The truth is something they do not understand... and something I have so easily forgotten.  God's word is truth and it's more powerful than a double-edge sword.  He tells me I am loved!  I am His daughter, His beloved, and His bride.  There's a sweet peace in knowing that I am adopted into the family of God and He loves me unconditionally.  Just as I am.  THAT makes me one happy girl!

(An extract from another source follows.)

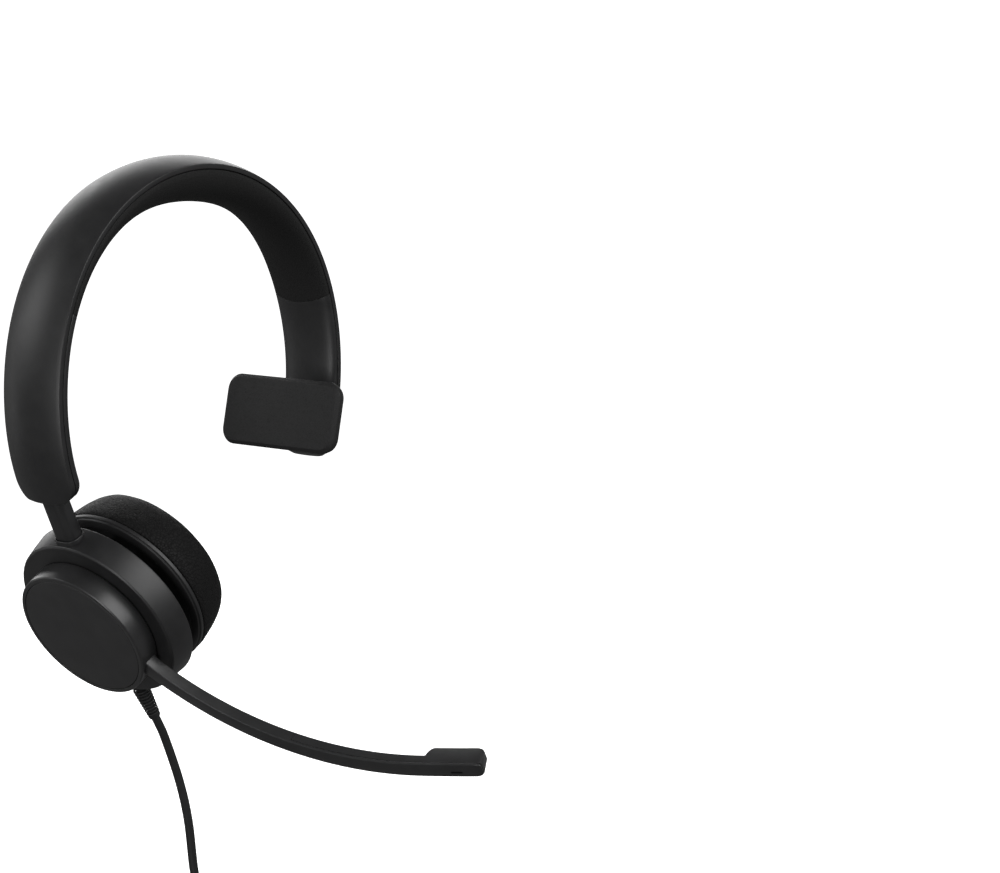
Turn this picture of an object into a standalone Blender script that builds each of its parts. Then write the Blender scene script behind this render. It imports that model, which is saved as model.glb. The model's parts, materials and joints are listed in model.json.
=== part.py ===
"""One-ear wired office headset, worn on the head, with a rotating microphone boom.

The frame is +Z up, -Y forward (towards the mouth), +X towards the temple pad.
The origin is the crown contact: the lowest line of the crown pad, on the band's middle plane.
Lengths are in metres, written through the mm factor, and angles are in degrees.
"""

import math

import bmesh
import bpy
from mathutils import Matrix, Vector

mm = 0.001

# --- headband arch: the crease line is a polar curve about the arch centre ---
arch_radius = 76.75 * mm
arch_rise = 0.1767  # taller than wide: first sine term
arch_terms = (0.0019, -0.0232, -0.0117)  # cos 2a, sin 3a, cos 4a
left_end = 202.0
right_end = -19.5
band_width = 27.9 * mm
right_leg_narrowing = 2.0 * mm
right_leg_spread = 1.3 * mm
band_crown = 3.0 * mm
shell_side = 3.2 * mm
shell_wall = 1.6 * mm
left_leg_depth = 8.8 * mm
right_leg_depth = 6.5 * mm
crown_depth = 14.3 * mm
crown_angle = 91.0
crown_spread = 35.0
band_corner = 7.5 * mm
end_wall = 1.6 * mm
pad_end = 29.5  # half angle from the temple side, mirrored on the other
seam = 0.3 * mm
cover_wall = 1.5 * mm

# --- slider ---
stem_depth = 2.4 * mm
stem_angle = 25.6
stem_length = 17.75 * mm
stem_thick = 7.6 * mm
stem_wide = 9.2 * mm
stem_round = 2.4 * mm
stem_seat = 3.2 * mm
slider_travel = 26.0 * mm
rail_thick = 1.4 * mm
rail_wide = 9.0 * mm
rail_depth = 2.1 * mm
guide_length = 12.0 * mm
stop_radius = 1.2 * mm
guide_lift = 4.0 * mm
guide_size = (12.4 * mm, 3.2 * mm)
guide_ear = (23.4 * mm, 1.4 * mm, 4.0 * mm)

# --- ear cup stack, measured inwards along the cup's axis from the hub cap's face ---
cup_angle = 31.4
gap = 0.3 * mm
hub_radius = 27.2 * mm
hub_depth = 8.85 * mm
hub_cap_radius = hub_radius - 1.9 * mm
hub_back = 1.5 * mm
hub_wall = 1.8 * mm
axle_radius = 6.6 * mm
axle_bore = 3.4 * mm
housing_depth = 10.7 * mm
housing_radius_front = 33.9 * mm
housing_radius_rear = 35.3 * mm
housing_wall = 1.8 * mm
washer_thick = 0.75 * mm
retainer_thick = 1.1 * mm
board_thick = 1.1 * mm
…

This scripture came to my mind and I shared it on Valentines Day because it reminds me that I am loved by God and He is my Father.  Despite all the rejection we face in this world, there is one who accepts us just as we are.

Romans 8:15-17

"For you did not receive a spirit that makes you a slave again to fear, but you received the Spirit of sonship. And by him we cry, "Abba, Father." The Spirit himself testifies with our spirit that we are God's children. Now if we are children, then we are heirs--heirs of God and co-heirs with Christ, if indeed we share in his sufferings in order that we may also share in his glory."

Old blog to New blog

Hello new blogging world! My old blog is www.steppingoutonfaith.wordpress.com and as much as I love it, I have decided that I would like to do more with pictures and have easier access to be with my friends, it just seems right to switch to blogger.com. Hopefully my old one won't get automatically deleted but if you leave comments on there, it may be months before I see it.
I also feel as if this is a new phase in my life and I want to start fresh! I just got back from the Dominican Republic from a medical mission trip that I feel has truly changed my heart. I woke up yesterday and heated up oatmeal in the microwave and I thought - "Wow. I have a microwave to eat oatmeal." So simple but it's so amazing how truly blessed I am. I took a warm shower for the first time in 9 days! A warm shower! Ahhhhh! I got to shave my legs without fear of parasites in my water! I'm so SO blessed.
So this is me, starting fresh, anew and changed for the better! I will try to keep things posted about this crazy life of mine - which really isn't mine, but belongs to God. I will try and post a few times per week and keep in touch with all my little lovebugs!